Jugé pour « complicité » dans le meurtre de 170’000 personnes entre janvier 1943 et juin 1944, l’accusé est entré à petits pas dans une vaste salle de Detmold (ouest), où le procès a été délocalisé en raison de l’affluence médiatique et de la présence d’une quarantaine de parties civiles venues des Etats-Unis, du Canada ou d’Israël.

Scruté par plus de 200 personnes, M. Hanning a laissé ses deux avocats décliner son état civil – veuf depuis 2004, cet ancien ouvrier dans une usine de vélos est devenu laitier-fromager après guerre -, et n’a pas dévié le regard de la table installée devant lui. Il compte « écouter les témoins » avant de décider s’il prend la parole, a expliqué sa défense.

Risque théorique

L’une des figures de proue du négationnisme allemand, Ursula Haverbeck, 87 ans, a tenté d’assister au procès. Prise à partie par plusieurs membres du public, elle a été éloignée par la police.

Reinhold Hanning, dont l’état de santé ne permet que deux heures d’audience par jour, encourt 3 à 15 ans de prison, un risque essentiellement théorique vu son âge. Parquet et parties civiles attendent surtout une condamnation de principe, martelant qu’il faut poursuivre « jusqu’au bout » les criminels nazis.

Il est le troisième accusé d’une vague de procédures entamées avec la condamnation en 2011 de John Demjanjuk, ex-gardien de Sobibor, puis celle l’an dernier d’Oskar Gröning, ex-comptable d’Auschwitz. Deux autres anciens SS seront jugés fin février à Neubrandenburg (nord-est) puis mi-avril à Hanau (ouest).

Comme pour Demjanjuk et Gröning, le parquet ne reproche à Reinhold Hanning aucun geste criminel précis, mais l’accuse d’avoir été l’un des « rouages » de l’extermination.

Dernières occasions

Jeune ouvrier engagé à 18 ans dans les Waffen SS, parti combattre dans les Balkans puis sur le front russe, Hanning a été transféré début 1942 à Auschwitz. Membre de l’unité SS Totenkopf (tête de mort), il était affecté au camp de base Auschwitz-I tout en surveillant à l’occasion la rampe d’arrivée de Birkenau (Auschwitz-II).
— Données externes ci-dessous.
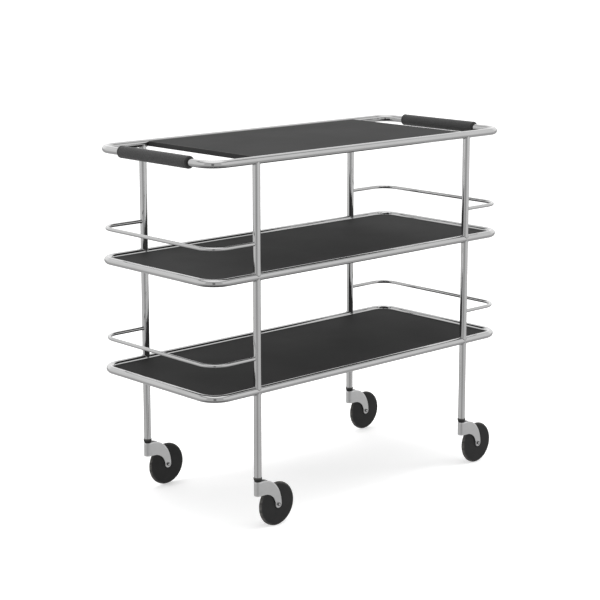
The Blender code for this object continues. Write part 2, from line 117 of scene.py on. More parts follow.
def rounded_rectangle(half_x: float, half_y: float, radius: float, steps: int) -> list[Point2]:
    """List the points of a rounded rectangle, anticlockwise from the +X side.

    Args:
        half_x: Half its length.
        half_y: Half its width.
        radius: The corners' radius.
        steps: How many parts each corner is cut into.

    Returns:
        The points of the closed outline.
    """
    points: list[Point2] = []
    for turn, (sign_x, sign_y) in enumerate([(1, 1), (-1, 1), (-1, -1), (1, -1)]):
        centre = (sign_x * (half_x - radius), sign_y * (half_y - radius))
        start, end = turn * QUARTER_TURN, (turn + 1) * QUARTER_TURN
        points += arc(centre, (radius, radius), start, end, steps)
    return points


def fillet(points: Sequence[Point2], radius: float, steps: int = 3, closed: bool = True
           ) -> list[Point2]:
    """Round the corners of an outline.

    Args:
        points: The outline's corners in order.
        radius: How far from each corner the rounding starts, at most.
        steps: How many parts each rounding is cut into.
        closed: Whether the last point joins the first.

    Returns:
        The rounded outline.
    """
    longest_share = 0.45
    rounded: list[Point2] = []
    count = len(points)
    for index, point in enumerate(points):
        if not closed and index in (0, count - 1):
            rounded.append(point)
            continue
        here = Vector(point)
        before = Vector(points[index - 1]) - here
        after = Vector(points[(index + 1) % count]) - here
        reach = min(radius, before.length * longest_share, after.length * longest_share)
        start = here + before.normalized() * reach
        end = here + after.normalized() * reach
        for step in range(steps + 1):
            t = step / steps
            bend = start * (1 - t) ** 2 + here * (2 * t * (1 - t)) + end * t**2
            rounded.append((bend.x, bend.y))
    return rounded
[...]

C’est aussi, pour les survivants de la Shoah, l’une des dernières occasions « de parler devant un tribunal allemand », a insisté jeudi matin la présidente Anke Grudda, avant de donner la parole à M. Schwarzbaum. Deux autres rescapés suivront vendredi matin, avant que ne s’exprime Angela Orosz, 71 ans, qui fut l’un des deux seuls bébés à survivre à Auschwitz.